Palavras-chave: Pós-graduação; política científica; produção do conhecimento.
ABSTRACT
Despite the consolidation of stricto sensu postgraduate programs in Physical Education (PP-PE), critics have been noted. Among the principal, it is pointed out the technical formation and specialization on the initial periods of scientific formation, the distance between knowledge and society, the emphasis on the quantitative bibliographic production, guiding the aim of research for publication. This form of scientific production is entitled as academic fordism. Thus, the aim of this essay is discuss the orientation politic of the PP-PE and your implication to knowledge production and academic formation. The emphasis on bibliographic production and the devaluation of the PE likes area of intervention may implicate on the critical formation and result in mischaracterization of area.
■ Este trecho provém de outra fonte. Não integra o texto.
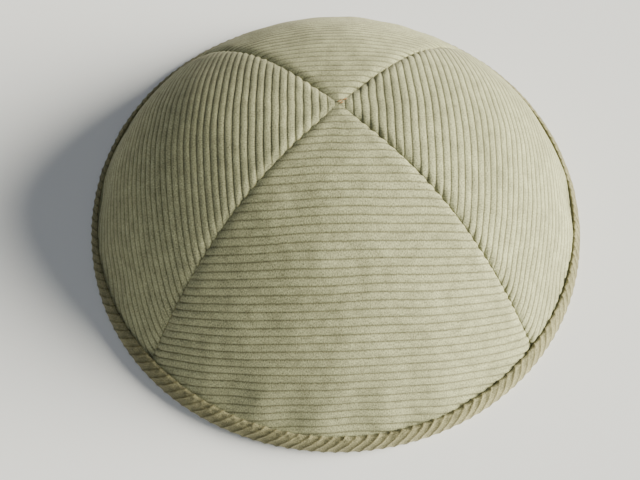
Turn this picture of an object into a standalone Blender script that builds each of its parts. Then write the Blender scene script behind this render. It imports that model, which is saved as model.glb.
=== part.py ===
"""Corduroy kippah: four cloth panels sewn into a dome, and a bias tape folded over the rim.

Metres, +Z up. The origin is at the middle of the rim, on the surface that the cap stands on.
The front panel faces -Y, and angles run round the cap from there towards +X.
"""

import math

import bmesh
import bpy
from mathutils import Vector

# Driving sizes of the cap as it stands, to the outer face of the cloth.
RIM_RADIUS = 0.0790
SIDE_RIM_RADIUS = 0.0766
DOME_HEIGHT = 0.0488

# The profile of the dome: its steepness at the rim, as a multiple of the height over the radius, and how
# round it is at the crown, from 0 for flat to 1 for a bowl. The two sides fall more steeply.
MIDDLE_STEEPNESS = 2.0
SIDE_STEEPNESS = 3.4
CROWN_ROUNDNESS = 0.17

# Cloth
CLOTH_THICKNESS = 0.0016
SEAM_GAP = 0.0003
SEAM_ROLL_DEPTH = 0.0004
SEAM_ROLL_SHARE = 0.055
SEAM_ROLL_START = 0.25

# Bias tape over the rim. Its width is measured up the slope of the cloth.
TAPE_THICKNESS = 0.0011
TAPE_WIDTH = 0.0050
TAPE_CLEARANCE = 0.0003
TAPE_EDGE_ROUND = 0.0005

# Flutes: soft hollows in the cloth just above the tape.
FLUTE_HEIGHT = 0.0180
FLUTE_DEPTH = 0.0008
FLUTE_LOW_END = 0.35
FLUTES = (
    # angle in degrees, depth as a share of FLUTE_DEPTH, half width in degrees
    {"angle": -38, "depth": 0.5, "half_width": 8},
    {"angle": -25, "depth": 0.8, "half_width": 8},
    {"angle": -12, "depth": 1.0, "half_width": 7},
    {"angle": 2, "depth": 0.9, "half_width": 7},
    {"angle": 13, "depth": 0.7, "half_width": 8},
    {"angle": 27, "depth": 0.5, "half_width": 8},
    {"angle": 62, "depth": 0.8, "half_width": 9},
    {"angle": 84, "depth": 0.9, "half_width": 9},
    {"angle": 107, "depth": 0.7, "half_width": 9},
    {"angle": 146, "depth": 0.6, "half_width": 9},
    {"angle": 168, "depth": 0.9, "half_width": 8},
    {"angle": 190, "depth": 0.8, "half_width": 9},
    {"angle": 211, "depth": 0.7, "half_width": 8},
    {"angle": 250, "depth": 0.8, "half_width": 9},
    {"angle": 272, "depth": 0.9, "half_width": 9},
    {"angle": 295, "depth": 0.7, "half_width": 9},
)

PANELS = {"front": 0, "right": 90, "back": 180, "left": 270}
PANEL_ANGLE = 90
COLUMNS = 24
ROWS = 20
HALVINGS = 30
NORMAL_STEP = 0.004


def side_share(angle):
    """0 along the middle of the front and the back, 1 along the middle of the two sides."""
    return math.sin(math.radians(angle)) ** 4


def outward(angle):
    """The level unit vector from the middle to the rim at this angle."""
    return Vector((math.sin(math.radians(angle)), -math.cos(math.radians(angle)), 0))


def fall(share, angle):
    """How far the cloth has fallen below the crown, as a share of the height of the dome."""
    steepness = MIDDLE_STEEPNESS + (SIDE_STEEPNESS - MIDDLE_STEEPNESS) * side_share(angle)
    cubic = 4 - steepness - 2 * CROWN_ROUNDNESS
    quartic = CROWN_ROUNDNESS + steepness - 3
    return share * share * (CROWN_ROUNDNESS + share * (cubic + share * quartic))


def share_at(height, angle):
    """The share of the way out from the crown where the dome has this height, found by halving."""
    wanted = 1 - height / DOME_HEIGHT
    low, high = 0, 1
    for _ in range(HALVINGS):
        middle = (low + high) / 2
        if fall(middle, angle) < wanted:
            low = middle
        else:
            high = middle
    return (low + high) / 2


def dome_point(share, angle):
    """A point on the dome: share is 0 at the crown and 1 at the foot of the rim."""
    height = DOME_HEIGHT * (1 - fall(share, angle))
    radius = RIM_RADIUS + (SIDE_RIM_RADIUS - RIM_RADIUS) * side_share(angle)
    return outward(angle) * (radius * share) + Vector((0, 0, height))


def dome_normal(share, angle):
    """The direction that the dome faces, from two short steps along it."""
    place = max(share, 2 * NORMAL_STEP)
    down = dome_point(place + NORMAL_STEP, angle) - dome_point(place - NORMAL_STEP, angle)
    across = dome_point(place, angle + 1) - dome_point(place, angle - 1)
    return down.cross(across).normalized()


def smooth(value):
    """Rises from 0 to 1 with soft ends as the value goes from 0 to 1."""
    value = min(max(value, 0), 1)
    return value * value * (3 - 2 * value)


def turn_between(first, second):
    """The smaller angle between two directions, in degrees."""
    return abs((first - second + 180) % 360 - 180)


def rim_slope(angle):
    """How steep the cloth is where the tape holds it."""
    rise = dome_point(share_at(TAPE_WIDTH, angle), angle) - dome_point(1, angle)
    return math.atan2(rise.z, math.hypot(rise.x, rise.y))


def tape_top(angle):
    return TAPE_WIDTH * math.sin(rim_slope(angle))


def cloth_foot(angle):
    """Height of the outer lower edge of the cloth, which stands clear of the fold of the tape."""
    return TAPE_THICKNESS + TAPE_CLEARANCE + CLOTH_THICKNESS * math.cos(rim_slope(angle))


def flute_depth(height, angle):
    """How far the flutes pull the cloth in at this place."""
    above = (height - tape_top(angle)) / FLUTE_HEIGHT
    if not 0 < above < 1:
        return 0
    swell = smooth(above / FLUTE_LOW_END) * smooth((1 - above) / (1 - FLUTE_LOW_END))
    near = (
        row["depth"] * (1 - smooth(turn_between(angle, row["angle"]) / row["half_width"]))
        for row in FLUTES
    )
    return FLUTE_DEPTH * swell * sum(near)


def roll_depth(share, across, height, angle):
    """How far the cloth turns in towards its seam: nothing at the crown and under the tape."""
    into = (abs(across) - 1 + SEAM_ROLL_SHARE) / SEAM_ROLL_SHARE
    if into <= 0:
        return 0
    fade = smooth(share / SEAM_ROLL_START) * smooth((height - tape_top(angle)) / TAPE_WIDTH)
    return SEAM_ROLL_DEPTH * into * into * fade


def cloth_point(share, across, middle):
    """A point on the outer face of a panel: share runs down it and across from seam to seam."""
    angle = middle + across * PANEL_ANGLE / 2
    place = share_at(cloth_foot(angle), angle) * share
    point = dome_point(place, angle)
    pulled_in = flute_depth(point.z, angle) + roll_depth(share, across, point.z, angle)
    stand_off = outward(middle) * (SEAM_GAP / math.sqrt(2))
    return point - dome_normal(place, angle) * pulled_in + stand_off


def column_places():
    """Even steps across the panel, and one more at each end where the cloth starts to roll in."""
    inner = 1 - SEAM_ROLL_SHARE
    steps = COLUMNS - 2
    return [-1] + [inner * (2 * i / steps - 1) for i in range(steps + 1)] + [1]


def add_object(name, points, faces, collection, material):
    mesh = bpy.data.meshes.new(name)
    mesh.from_pydata(points, [], faces)
    mesh.materials.append(material)
    mesh.shade_smooth()
    piece = bpy.data.objects.new(name, mesh)
    collection.objects.link(piece)
    return piece


def make_panel(side, collection, material):
    """A gore from the crown to the rim: an open sheet of faces, made a wall by Solidify."""
    middle = PANELS[side]
    places = column_places()
    points = [cloth_point(0, 0, middle)]
    for row in range(1, ROWS + 1):
        points += [cloth_point(row / ROWS, across, middle) for across in places]
    wide = len(places)
    faces = [(0, 1 + i, 2 + i) for i in range(wide - 1)]
    for row in range(ROWS - 1):
        start = 1 + row * wide
        for i in range(start, start + wide - 1):
            faces.append((i, i + wide, i + wide + 1, i + 1))
    piece = add_object(f"panel_{side}", points, faces, collection, material)
    wall = piece.modifiers.new("cloth", "SOLIDIFY")
    wall.thickness = CLOTH_THICKNESS
    wall.offset = -1
    wall.use_even_offset = True
    return piece


def tape_section(angle):
    """The folded tape cut across: a closed outline, round from the outer foot over the cloth."""
    slope = rim_slope(angle)
    top = tape_top(angle)
    near = TAPE_CLEARANCE / math.sin(slope)
    layer = TAPE_THICKNESS / math.sin(slope)
    cloth = CLOTH_THICKNESS / math.sin(slope)
    outer = near + layer
    far = -(cloth + near)
    inner = far - layer
    soft = TAPE_EDGE_ROUND
    return (
        (outer - soft, 0),
        (outer, soft),
        (outer, top - soft),
        (near + layer / 2, top),
        (near, top - soft),
        (near, TAPE_THICKNESS),
        (far, TAPE_THICKNESS),
        (far, top - soft),
        (far - layer / 2, top),
        (inner, top - soft),
        (inner, soft),
        (inner + soft, 0),
    )


def make_binding(collection, material):
    """The tape is a ring of cross sections, one at each column of the panels."""
    angles = [
        middle + across * PANEL_ANGLE / 2
        for middle in PANELS.values()
        for across in column_places()[:-1]
    ]
    points = []
    for angle in angles:
        level = outward(angle)
        foot = dome_point(share_at(cloth_foot(angle), angle), angle)
        lean = 1 / math.tan(rim_slope(angle))
        for aside, height in tape_section(angle):
            place = foot + level * (aside - (height - foot.z) * lean)
            points.append((place.x, place.y, height))
    around = len(tape_section(0))
    faces = []
    for ring in range(len(angles)):
        following = (ring + 1) % len(angles)
        for i in range(around):
            after = (i + 1) % around
            corners = (ring, i), (following, i), (following, after), (ring, after)
            faces.append([where * around + index for where, index in corners])
    return add_object("rim_binding", points, faces, collection, material)


def cloth_material(name, colour, roughness):
    material = bpy.data.materials.new(name)
    material.use_nodes = True
    shader = material.node_tree.nodes["Principled BSDF"]
    shader.inputs["Base Color"].default_value = (*colour, 1)
    shader.inputs["Roughness"].default_value = roughness
    shader.inputs["Metallic"].default_value = 0
    shader.inputs["Sheen Weight"].default_value = 0.3
    return material


def main():
    for thing in list(bpy.data.objects):
        bpy.data.objects.remove(thing)
    kippah = bpy.data.collections.new("corduroy_kippah")
    bpy.context.scene.collection.children.link(kippah)
    khaki = (0.42, 0.39, 0.26)
    for side in PANELS:
        make_panel(side, kippah, cloth_material(f"corduroy_{side}", khaki, 0.9))
    make_binding(kippah, cloth_material("bias_tape", (0.38, 0.34, 0.21), 0.9))
    binding = kippah.objects["rim_binding"]
    tidy = bmesh.new()
    tidy.from_mesh(binding.data)
    bmesh.ops.recalc_face_normals(tidy, faces=tidy.faces)
    tidy.to_mesh(binding.data)
    tidy.free()


main()
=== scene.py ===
# %% [markdown]
# # A corduroy kippah
# The cap is four panels of cotton corduroy sewn together at the crown, and a strip of the same cloth
# folded over the rim. The CAD part gives the true size and the plain walls. This lesson builds the
# cloth that is seen: each rib, the seams, the folded tape, its stitches, and then the finishes.

# %% Load the frame
import math

import bmesh
import bpy
import numpy as np
from mathutils import Matrix, Vector


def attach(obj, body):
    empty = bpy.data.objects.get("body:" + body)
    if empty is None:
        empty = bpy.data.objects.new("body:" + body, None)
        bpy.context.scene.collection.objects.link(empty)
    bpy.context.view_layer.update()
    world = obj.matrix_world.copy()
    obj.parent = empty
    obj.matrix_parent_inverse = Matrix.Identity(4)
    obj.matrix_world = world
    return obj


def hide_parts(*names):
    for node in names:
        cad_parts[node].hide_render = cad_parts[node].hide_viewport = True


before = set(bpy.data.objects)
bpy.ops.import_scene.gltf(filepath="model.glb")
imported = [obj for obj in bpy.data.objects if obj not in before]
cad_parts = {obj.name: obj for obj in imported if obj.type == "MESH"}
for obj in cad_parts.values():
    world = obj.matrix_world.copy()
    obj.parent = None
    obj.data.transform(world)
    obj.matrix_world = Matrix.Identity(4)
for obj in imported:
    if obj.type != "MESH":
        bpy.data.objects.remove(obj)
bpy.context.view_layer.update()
MM = 0.001

# %% [markdown]
# ## The shape of the dome
# Every piece lies on one dome, so it is written once, as a formula. The height falls slowly near the
# crown and runs nearly straight at the rim, and the cloth falls more steeply at the two sides.
# Angles run round the cap from the middle of the front panel towards the right.

# %% The dome
RIM_RADIUS = 79.0 * MM
SIDE_RIM_RADIUS = 76.6 * MM
DOME_HEIGHT = 48.8 * MM
MIDDLE_STEEPNESS = 2.0
SIDE_STEEPNESS = 3.4
CROWN_ROUNDNESS = 0.17
CLOTH_THICKNESS = 1.6 * MM
NORMAL_STEP = 0.2 * MM
WAVES = 9


def dome(x, y):
    """The outer face of the cloth over the plan places x, y."""
    sideways = np.sin(np.arctan2(x, -y)) ** 4
    share = np.hypot(x, y) / (RIM_RADIUS + (SIDE_RIM_RADIUS - RIM_RADIUS) * sideways)
    steepness = MIDDLE_STEEPNESS + (SIDE_STEEPNESS - MIDDLE_STEEPNESS) * sideways
    cubic = 4 - steepness - 2 * CROWN_ROUNDNESS
    quartic = CROWN_ROUNDNESS + steepness - 3
    fall = share**2 * (CROWN_ROUNDNESS + share * (cubic + share * quartic))
    return np.stack([x, y, DOME_HEIGHT * (1 - fall)], -1)


def dome_normal(x, y):
    """The direction that the dome faces, from short steps to each side."""
    along_x = dome(x + NORMAL_STEP, y) - dome(x - NORMAL_STEP, y)
    along_y = dome(x, y + NORMAL_STEP) - dome(x, y - NORMAL_STEP)
    normal = np.cross(along_x, along_y)
    return normal / np.linalg.norm(normal, axis=-1, keepdims=True)


def smooth(value):
    """Rises from 0 to 1 with soft ends as the value goes from 0 to 1."""
    value = np.clip(value, 0, 1)
    return value * value * (3 - 2 * value)


def unevenness(along, across, size, seed):
    """Soft irregular waves of about this size, between -1 and 1, that are the same on each run."""
    draws = np.random.default_rng(seed)
    total = 0
    for _ in range(WAVES):
        heading, start = draws.uniform(0, 2 * math.pi, 2)
        pitch = size * draws.uniform(0.7, 1.6)
        way = along * math.cos(heading) + across * math.sin(heading)
        total = total + np.sin(way * 2 * math.pi / pitch + start)
    return total / 5


slope = math.atan(MIDDLE_STEEPNESS * DOME_HEIGHT / RIM_RADIUS)
print("the slope at the front of the rim is", round(math.degrees(slope)), "degrees")

# %% [markdown]
# ## How the ribs lie
# Corduroy has raised ribs of pile, about 12 to the inch. Each panel is cut so that its ribs run level,
# from seam to seam. Seen from above they are straight near the crown and bow like a smile near the
# rim, because a flat cloth was bent into a dome. Rib numbers count down from the crown.

# %% The ribs of a panel
RIB_PITCH = 2.15 * MM
RIBS_TO_RIM = 45
# How the ribs crowd along the seam, as a cubic of the share of the way to the rim.
SEAM_REACH = (0.075, -1.21, 0.85)
# How far a rib's bow is from a plain parabola: at the crown, and how much more at the rim.
BOW = (-0.07, 0.41)
# Where the first groove of each panel lies, in ribs from the crown.
FIRST_RIB = {"front": 0.9, "right": 0.75, "back": 0.55, "left": 0.4}
QUARTERS = {"front": 0, "right": 1, "back": 2, "left": 3}


def seam_reach(ribs):
    """How far forward of the crown this rib is where it comes to the seam."""
    part = ribs / RIBS_TO_RIM
    first, second, third = SEAM_REACH
    return RIB_PITCH * ribs * (1 + part * (first + part * (second + part * third)))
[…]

Keywords: Postgraduate studies; scientific policy; production of knowledge.
RESUMEN
Pese a la consolidación de los estudios de postgrado en Educación Física (PPG-EF), las críticas han sido frecuentes. Entre aquellas que son centrales, están la formación técnica y la especialización en los tiempos iniciales de formación científica, la lejanía entre la producción de conocimiento y de la sociedad, y la valoración cuantitativa de la producción bibliográfica, cuando se pone los objetivos de investigación bajo la orientación para la publicación. Llamamos a este modo de producción científica de fordismo académico. El objetivo de este ensayo es discutir la orientación política de PPG-EF y refletir sobre sus implicaciones para la producción de conocimiento y para la formación académica. El énfasis en la producción bibliográfica y la desvalorización de la EF como un espacio de intervención puede poner en peligro la formación crítica y resultar en una descaracterización del área.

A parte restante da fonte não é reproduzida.